## Goal
Your task is to quote the listing below exactly, beginning with its first line and ending on the line bearing "const STRAP_SLANT = 0.14;".

## Given data
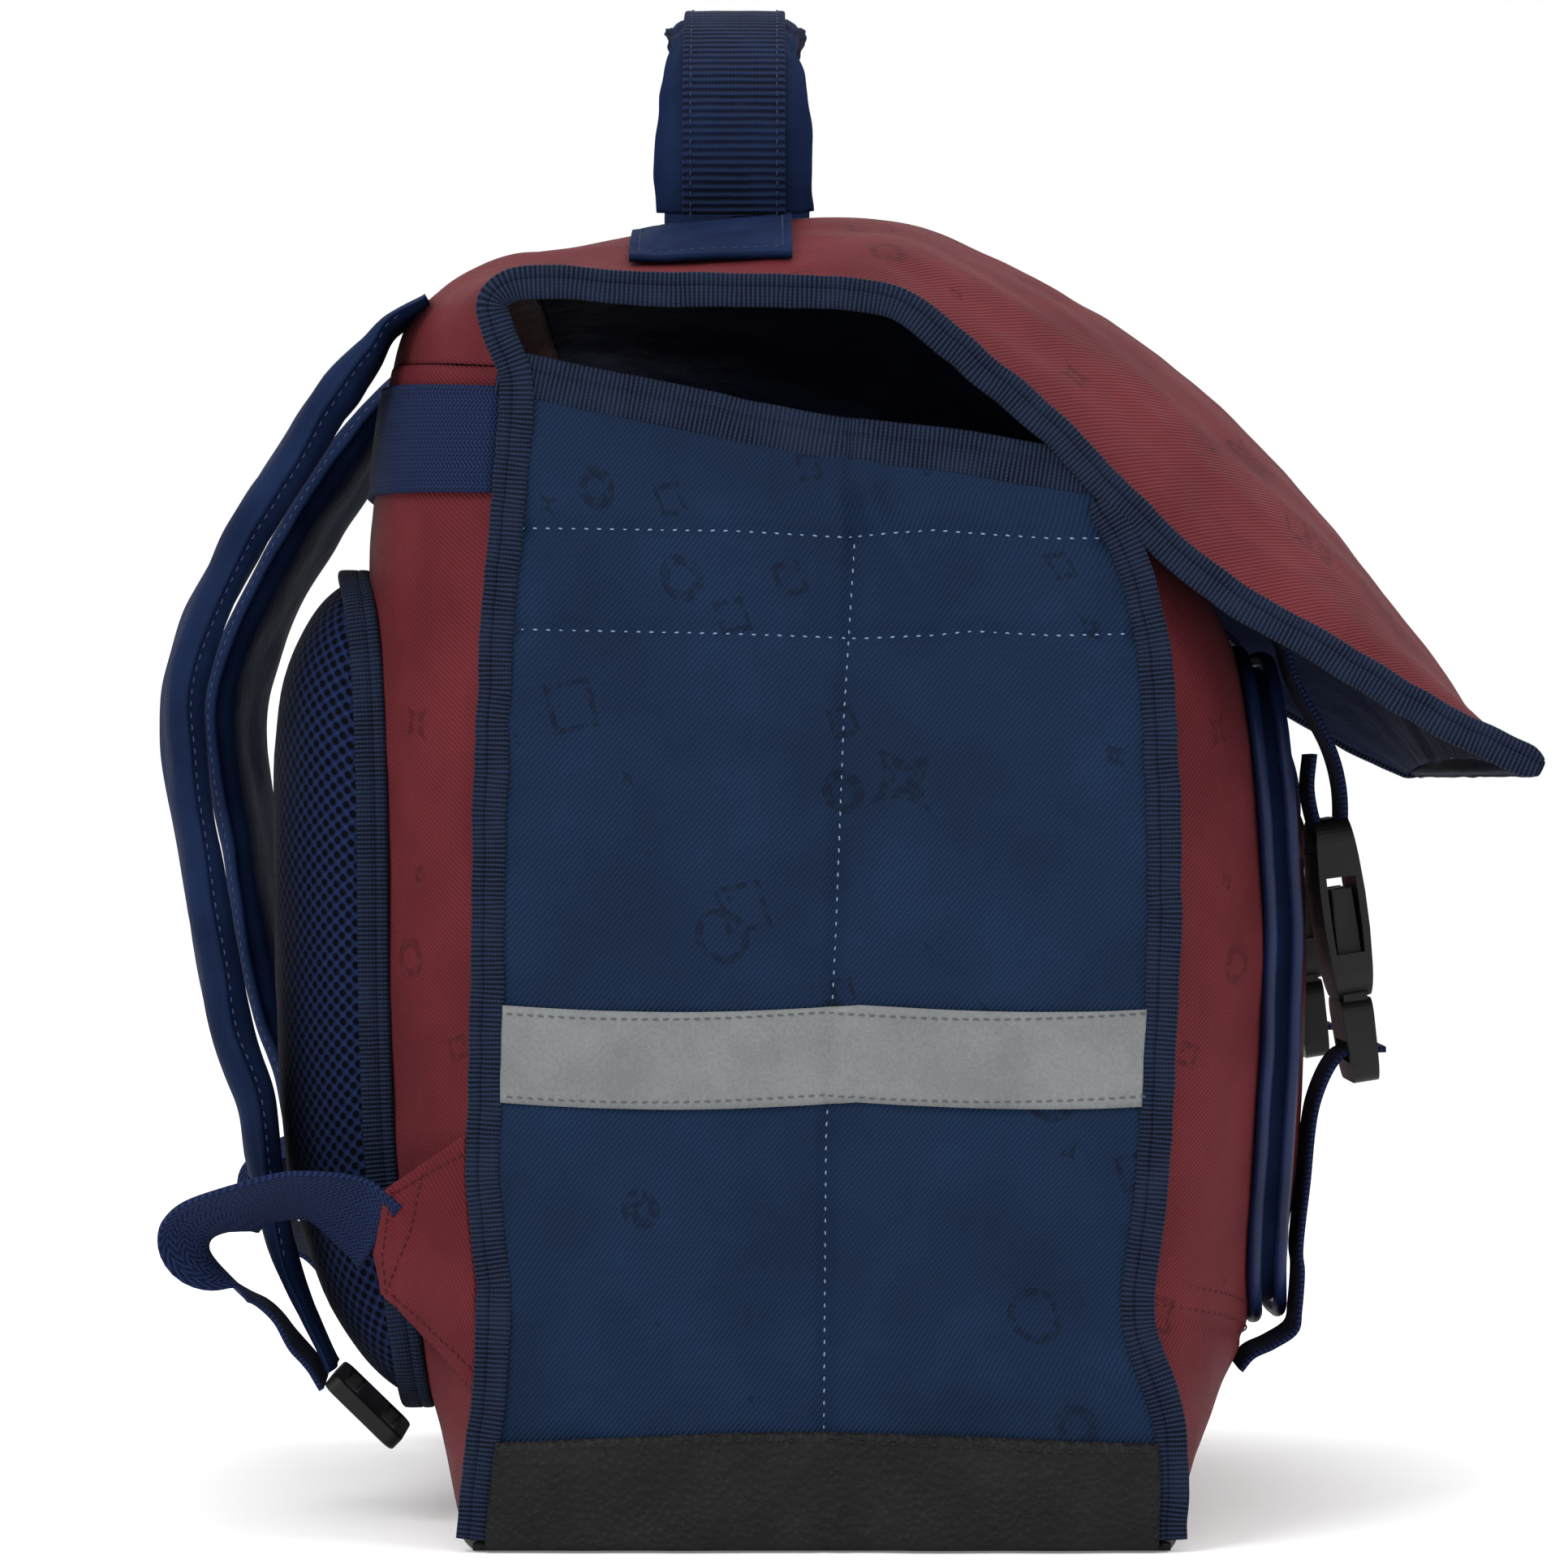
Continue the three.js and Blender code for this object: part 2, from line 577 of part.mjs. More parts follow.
// Each strap's middle line. Beyond the back seam, out is a share of the bulge and off a share of the pad's
// thickness; up is a share of the way from the pad's foot to the top seam.
const STRAP = table("out off up wide thick", [
  [0.78, 0, 0.9845, 0.95, 0.3],
  [0.92, 0, 0.9614, 1, 0.4],
  [1.1, 0, 0.9338, 1, 0.7],
  [1.3, 0, 0.8984, 1, 0.95],
  [1.2825, 0.25, 0.8642, 1, 1],
  [1.305, 0.5, 0.8244, 1, 1],
  [1.38, 0.8, 0.7571, 1, 1],
  [1.45, 1, 0.6909, 1, 1],
  [1.53, 1, 0.6368, 1, 1],
  [1.5, 1, 0.565, 1, 1],
  [1.4, 1, 0.4954, 1, 1],
  [1.3, 1, 0.4159, 1, 1],
  [1.17, 1, 0.3409, 1, 1],
  [1.02, 1, 0.2834, 1, 1],
  [0.95, 1, 0.2205, 0.97, 0.9],
  [0.83, 1, 0.1487, 0.8, 0.6],
  [0.64, 1, 0.0847, 0.62, 0.35],
  [0.45, 1, 0.0345, 0.55, 0.3],
]);
const STRAP_SLANT = 0.14; // its outer edge lies nearer to the back

// The webbing from the tab, out in a loose loop and back to the adjuster.
// aside is a share of the way from the strap to the side, and lean its width's angle from level, in degrees.
const LOOP = table("out off aside up lean", [
  [0.72, 0, 0.6425, 0.1565, 72],
  [0.95, 0, 0.6015, 0.183, 56],
  [1.095, 0.3, 0.5908, 0.2006, 30],
  [1.27, 0.6, 0.5865, 0.1918, 28],
  [1.23, 1, 0.5003, 0.1741, 34],
  [1.3, 1, 0.3323, 0.1465, 24],
  [1.15, 1, 0.1858, 0.1156, 10],
  [0.89, 1, 0.0997, 0.0869, 5],
  [0.73, 1, 0.0458, 0.0604, 0],
  [0.59, 1, 0.0157, 0.0383, 0],
  [0.51, 1, 0.0092, 0.0218, 0],
]);
const ADJUSTER_END = { out: 0.43, off: 1, up: 0.0308 }; // its top end
const ADJUSTER_TURN = 0.8; // radians down from level
const ADJUSTER_SLOT = 0.27; // each slot's place from its middle, share of its length
const ADJUSTER_CORNER = 4;
const SLOT_HEIGHT = 4.6;
const SLOT_SPARE = 1.5; // a slot is this much longer than the webbing is wide
const TAB_LOW = 0.125;
const TAB_HIGH = 0.33;

const rad = (degrees) => (degrees * Math.PI) / 180;
const beyondBack = (row) => -HALF_DEPTH - row.out * BACK_BULGE - row.off * PAD_THICK;
const upBack = (row) => lerp(PAD_BOTTOM, HEIGHT, row.up);

function box(x, y, z, sizeX, sizeY, sizeZ) {
  return new THREE.BoxGeometry(sizeX, sizeY, sizeZ).translate(x, y, z);
}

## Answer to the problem
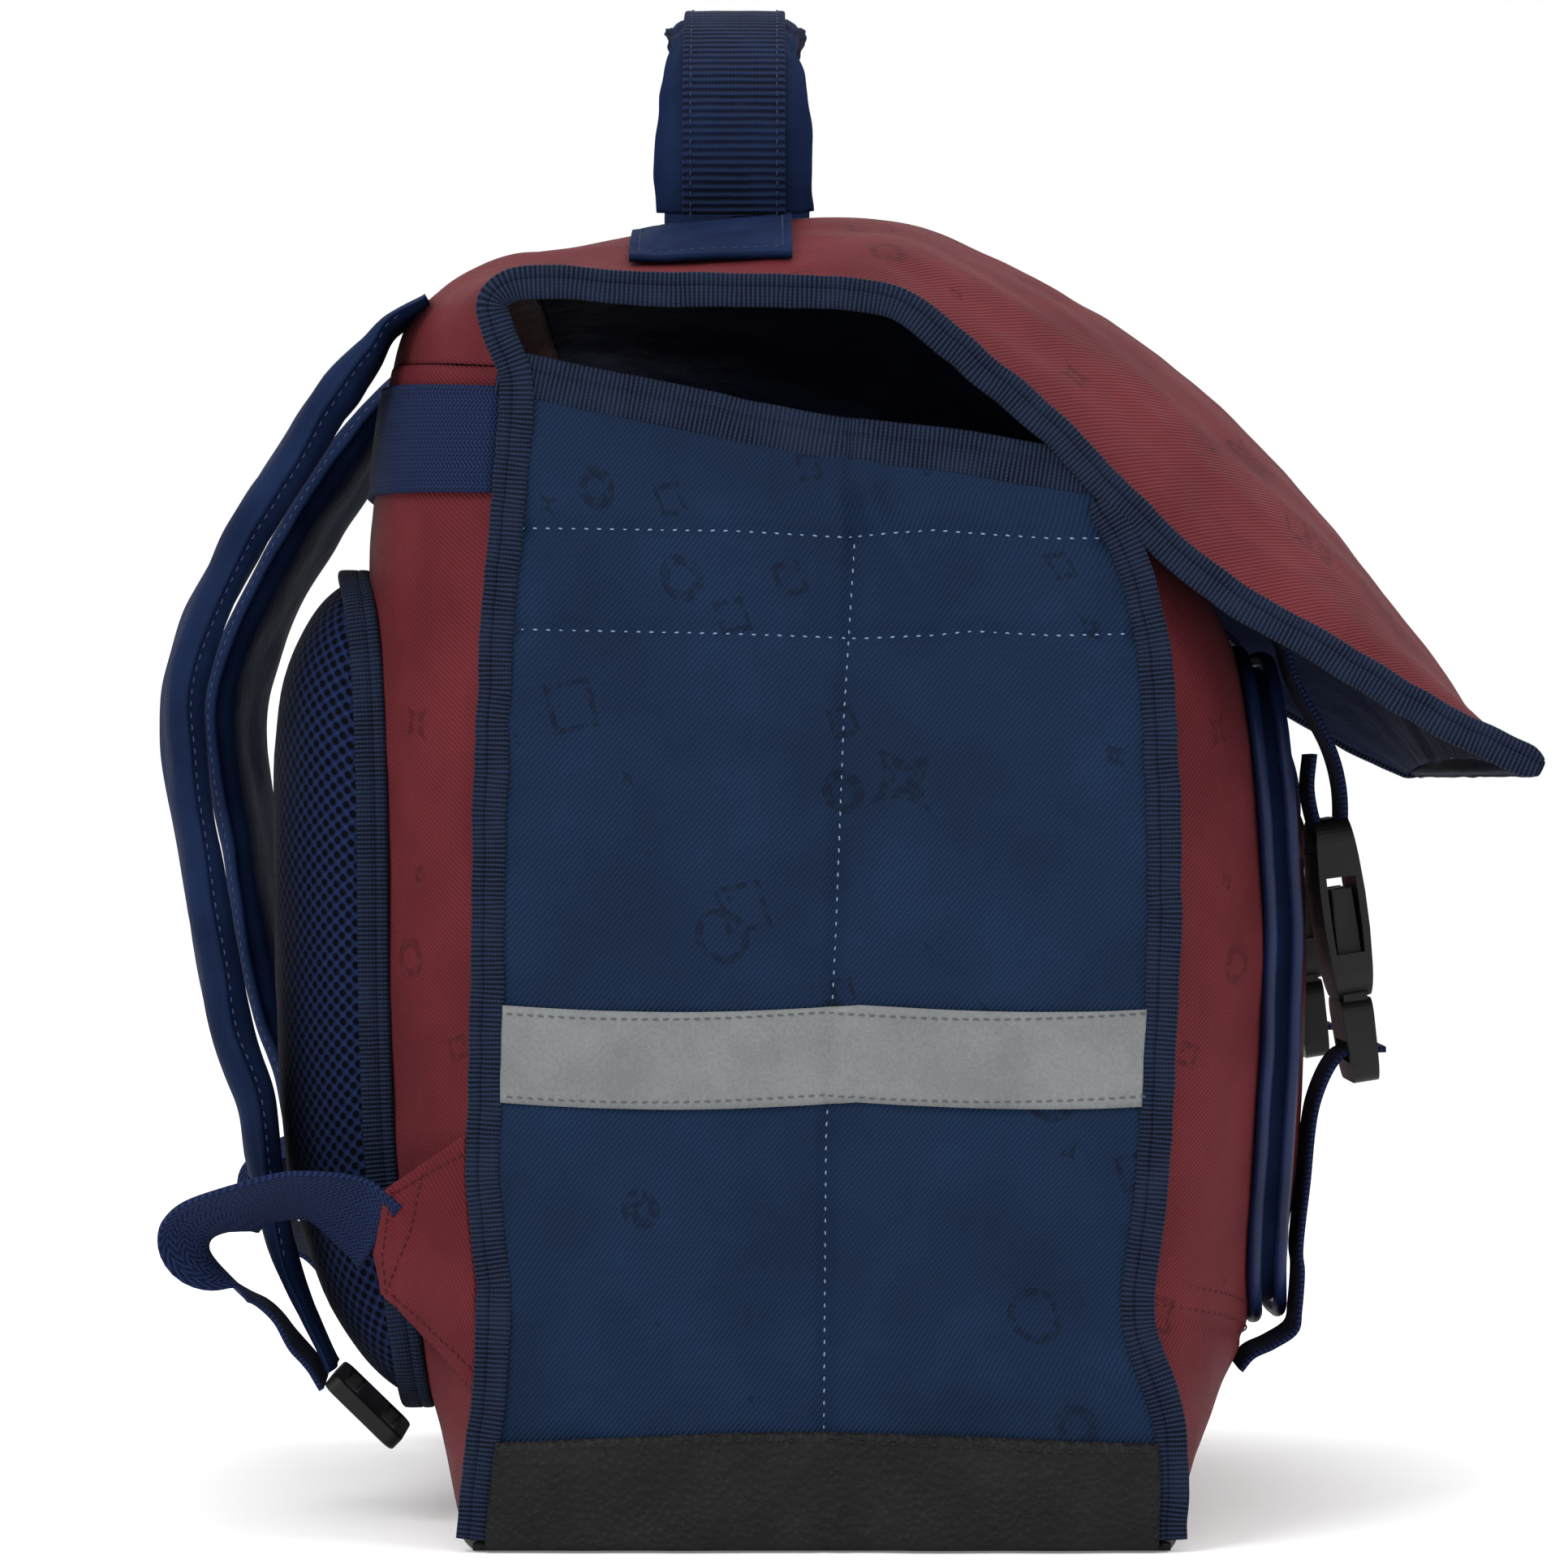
Continue the three.js and Blender code for this object: part 2, from line 577 of part.mjs. More parts follow.
// Each strap's middle line. Beyond the back seam, out is a share of the bulge and off a share of the pad's
// thickness; up is a share of the way from the pad's foot to the top seam.
const STRAP = table("out off up wide thick", [
  [0.78, 0, 0.9845, 0.95, 0.3],
  [0.92, 0, 0.9614, 1, 0.4],
  [1.1, 0, 0.9338, 1, 0.7],
  [1.3, 0, 0.8984, 1, 0.95],
  [1.2825, 0.25, 0.8642, 1, 1],
  [1.305, 0.5, 0.8244, 1, 1],
  [1.38, 0.8, 0.7571, 1, 1],
  [1.45, 1, 0.6909, 1, 1],
  [1.53, 1, 0.6368, 1, 1],
  [1.5, 1, 0.565, 1, 1],
  [1.4, 1, 0.4954, 1, 1],
  [1.3, 1, 0.4159, 1, 1],
  [1.17, 1, 0.3409, 1, 1],
  [1.02, 1, 0.2834, 1, 1],
  [0.95, 1, 0.2205, 0.97, 0.9],
  [0.83, 1, 0.1487, 0.8, 0.6],
  [0.64, 1, 0.0847, 0.62, 0.35],
  [0.45, 1, 0.0345, 0.55, 0.3],
]);
const STRAP_SLANT = 0.14; // its outer edge lies nearer to the back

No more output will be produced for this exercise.